WHAT THIS TASK INVOLVES: Search the material below for the word "caption" and copy every line in which it occurs.

>> begin SUPPLIED MATERIAL

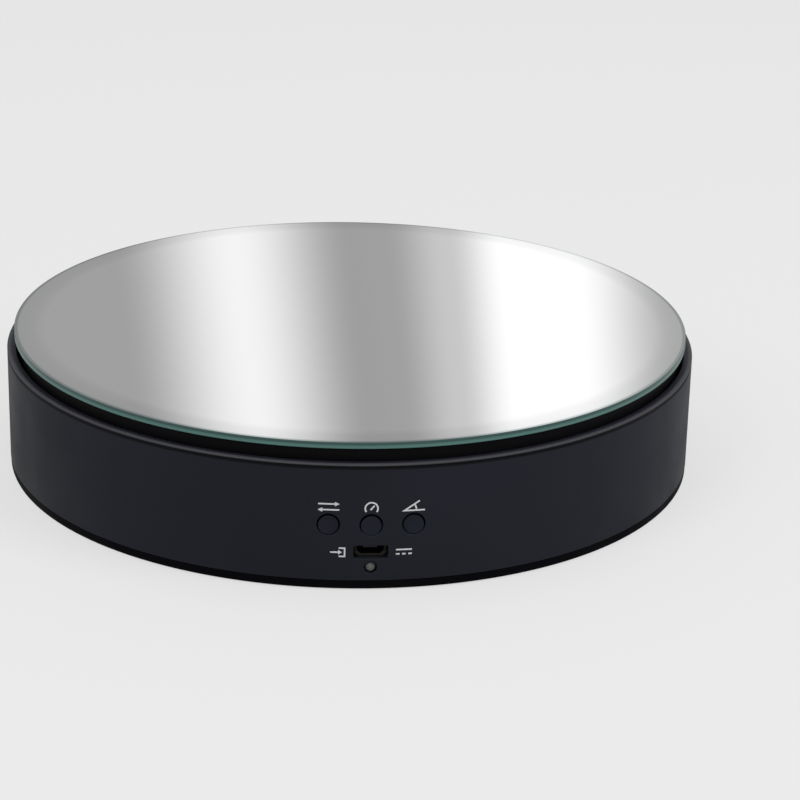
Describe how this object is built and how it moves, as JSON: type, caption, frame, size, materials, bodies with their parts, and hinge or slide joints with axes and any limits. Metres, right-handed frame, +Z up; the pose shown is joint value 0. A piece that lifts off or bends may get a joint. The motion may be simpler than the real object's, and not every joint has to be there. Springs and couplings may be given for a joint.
{
  "type": "turntable display stand",
  "caption": "Low round motor-driven display stand with a mirror platter, a row of push buttons, a USB power socket and a status lamp in its black wall.",
  "frame": {"origin": "centre of the stand on the surface it stands on", "axes": "+Z up along the platter's axis, -Y towards the control panel, +X to the right as the panel is faced"},
  "size_m": [0.195, 0.195, 0.04],
  "materials": {
    "black_shell": "moulded, satin, fine spark texture",
    "black_cover": "moulded, matte",
    "black_platter": "moulded, matte",
    "black_cap": "moulded, semi-gloss",
    "mirror_glass": "polished float glass, silvered behind, green edge",
    "rubber": "matte",
    "white_tape": "matte double-sided tape",
    "white_nylon": "moulded, satin",
    "steel": "ground",
    "black_screw": "black oxide",
    "zinc_plate": "zinc plated sheet",
    "blue_plastic": "moulded",
    "board_green": "solder mask",
    "switch_black": "moulded",
    "lamp_grey": "translucent, unlit",
    "lead_insulation": "insulated leads"
  },
  "bodies": {
    "base": {"housing": "black_shell", "bottom_cover": "black_cover", "foot_1": "rubber", "foot_2": "rubber", "foot_3": "rubber", "foot_4": "rubber", "cover_screw_1": "black_screw", "cover_screw_2": "black_screw", "cover_screw_3": "black_screw", "cover_screw_4": "black_screw", "spindle": "steel", "bearing_inner_ring": "steel", "retaining_washer": "steel", "retaining_screw": "black_screw", "roller_axle_1": "steel", "roller_axle_2": "steel", "roller_axle_3": "steel", "roller_axle_4": "steel", "motor_can": "zinc_plate", "motor_end_plate": "zinc_plate", "motor_wire_cover": "blue_plastic", "motor_screw_1": "black_screw", "motor_screw_2": "black_screw", "control_board": "board_green", "board_screw_1": "black_screw", "board_screw_2": "black_screw", "switch_direction": "switch_black", "switch_speed": "switch_black", "switch_angle": "switch_black", "usb_shell": "steel", "usb_tongue": "switch_black", "status_lamp": "lamp_grey", "motor_driver_chip": "switch_black", "controller_chip": "switch_black", "motor_header": "white_nylon", "motor_plug": "white_nylon", "motor_lead": "lead_insulation"},
    "turntable": {"platter": "black_platter", "ring_gear": "white_nylon", "gear_screw_1": "black_screw", "gear_screw_2": "black_screw", "gear_screw_3": "black_screw", "gear_screw_4": "black_screw", "bearing_outer_ring": "steel", "mirror_tape": "white_tape", "mirror": "mirror_glass"},
    "drive": {"motor_shaft": "steel", "pinion": "white_nylon"},
    "ball_cage": {"bearing_ball_cage": "steel"},
    "roller_1": {"roller_1": "white_nylon"},
    "roller_2": {"roller_2": "white_nylon"},
    "roller_3": {"roller_3": "white_nylon"},
    "roller_4": {"roller_4": "white_nylon"},
    "button_direction": {"button_direction": "black_cap", "plunger_direction": "switch_black"},
    "button_speed": {"button_speed": "black_cap", "plunger_speed": "switch_black"},
    "button_angle": {"button_angle": "black_cap", "plunger_angle": "switch_black"}
  },
  "joints": [
    {"name": "platter_spin", "type": "hinge", "parent": "base", "child": "turntable", "pos_m": [0, 0, 0.03], "axis": [0, 0, 1], "continuous": true},
    {"name": "pinion_spin", "type": "hinge", "parent": "base", "child": "drive", "pos_m": [-0.0325, 0, 0.03], "axis": [0, 0, 1], "continuous": true},
    {"name": "cage_spin", "type": "hinge", "parent": "base", "child": "ball_cage", "pos_m": [0, 0, 0.0307], "axis": [0, 0, 1], "continuous": true},
    {"name": "roller_1_spin", "type": "hinge", "parent": "base", "child": "roller_1", "pos_m": [0.05657, 0.05657, 0.0294], "axis": [0.7071, 0.7071, 0], "continuous": true},
    {"name": "roller_2_spin", "type": "hinge", "parent": "base", "child": "roller_2", "pos_m": [-0.05657, 0.05657, 0.0294], "axis": [-0.7071, 0.7071, 0], "continuous": true},
    {"name": "roller_3_spin", "type": "hinge", "parent": "base", "child": "roller_3", "pos_m": [-0.05657, -0.05657, 0.0294], "axis": [-0.7071, -0.7071, 0], "continuous": true},
    {"name": "roller_4_spin", "type": "hinge", "parent": "base", "child": "roller_4", "pos_m": [0.05657, -0.05657, 0.0294], "axis": [0.7071, -0.7071, 0], "continuous": true},
    {"name": "direction_press", "type": "slide", "parent": "base", "child": "button_direction", "axis": [0, 1, 0], "range_m": [0, 0.0005], "stiffness_N_per_m": 400, "springref_m": -0.001},
    {"name": "speed_press", "type": "slide", "parent": "base", "child": "button_speed", "axis": [0, 1, 0], "range_m": [0, 0.0005], "stiffness_N_per_m": 400, "springref_m": -0.001},
    {"name": "angle_press", "type": "slide", "parent": "base", "child": "button_angle", "axis": [0, 1, 0], "range_m": [0, 0.0005], "stiffness_N_per_m": 400, "springref_m": -0.001}
  ],
  "couplings": [
    {"joint": "pinion_spin", "follows": "platter_spin", "ratio": 5.3333},
    {"joint": "cage_spin", "follows": "platter_spin", "ratio": 0.62667},
    {"joint": "roller_1_spin", "follows": "platter_spin", "ratio": -20},
    {"joint": "roller_2_spin", "follows": "platter_spin", "ratio": -20},
    {"joint": "roller_3_spin", "follows": "platter_spin", "ratio": -20},
    {"joint": "roller_4_spin", "follows": "platter_spin", "ratio": -20}
  ]
}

>> end SUPPLIED MATERIAL

EXERCISE RESPONSE:
Describe how this object is built and how it moves, as JSON: type, caption, frame, size, materials, bodies with their parts, and hinge or slide joints with axes and any limits. Metres, right-handed frame, +Z up; the pose shown is joint value 0. A piece that lifts off or bends may get a joint. The motion may be simpler than the real object's, and not every joint has to be there. Springs and couplings may be given for a joint.
  "caption": "Low round motor-driven display stand with a mirror platter, a row of push buttons, a USB power socket and a status lamp in its black wall.",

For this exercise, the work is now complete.